A prestigious project also in the Bukit area is the Garuda Wisnu Kencana (GWK) Park. Currently it is at a construction standstill, yet according to plan, it will become the cultural park with a 145m high Wisnu statue, higher than the Statue of Liberty. Though unfinished, it is frequently used for various national and international events such as the first Asian Beach Games’ grand opening ceremony last month, opened by the Indonesian president.

The most ambitious project was the Bali Pecatu Graha (BPG) which began in 1994. This project belonged to ‘Tommy’ Soeharto, the former Indonesian President’s son. The plan was to build Indonesia’s largest fully integrated resort development on over 400 hectares of land. The latter development includes various facilities including the international 18-hole New Kuta Golf & Ocean View course.

Unfortunately this project had many land ownership problems, an issue that always followed a process of development it seems.
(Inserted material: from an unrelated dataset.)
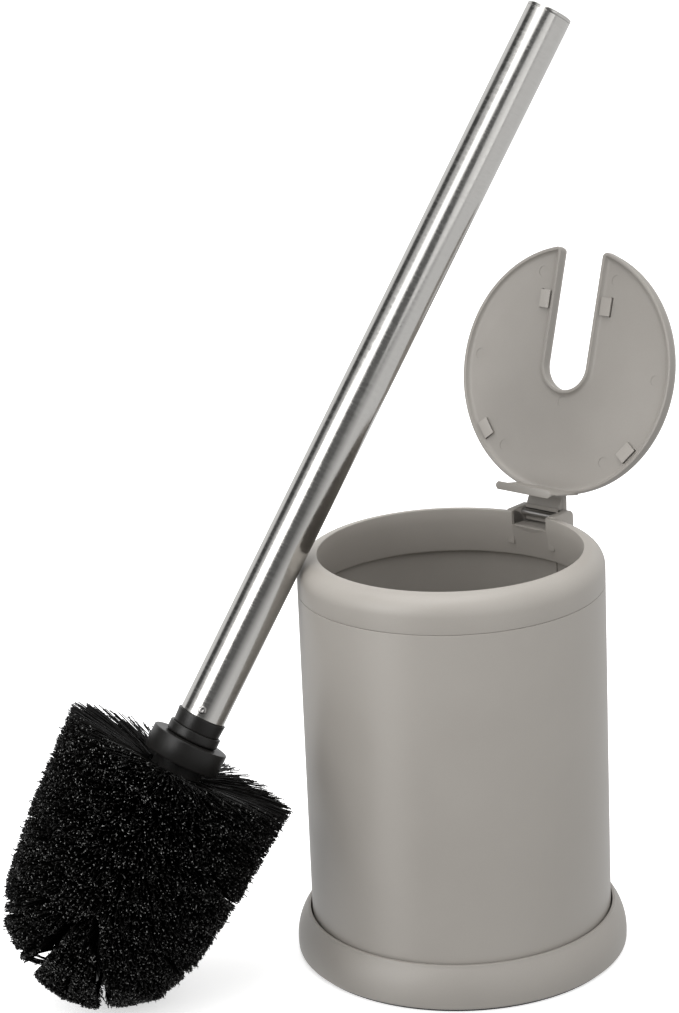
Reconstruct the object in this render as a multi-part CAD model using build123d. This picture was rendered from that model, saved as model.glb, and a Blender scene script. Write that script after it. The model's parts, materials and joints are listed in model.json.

Land owners were merely like specks of dust to billionaire investors.

In the Future
This barren karst area now has become a blossoming hill. At night if you sit on Jimbaran beach you can easily see the flickering of hotel lights illustrating the beauty of the skyline. Almost every house has electricity. Water access is also better than in years before.

The development of the Bukit is still ongoing. While old projects are still in progress, new projects are also coming up, such as the 176- room Outrigger Panorama Bali Resort that is planned to open around 2010.

Unfortunately, the development leap is not accompanied by a significant change in the people’s livelihood. Over the infertile land cattle still graze freely. Small children carry grass feed on their shoulders, people who have ‘lost’ their land stay separately from their families. Some of them need to walk through the golf greens just to pray at their family temples. They enjoy the slice of the tourism cake indeed, but only a small portion of it.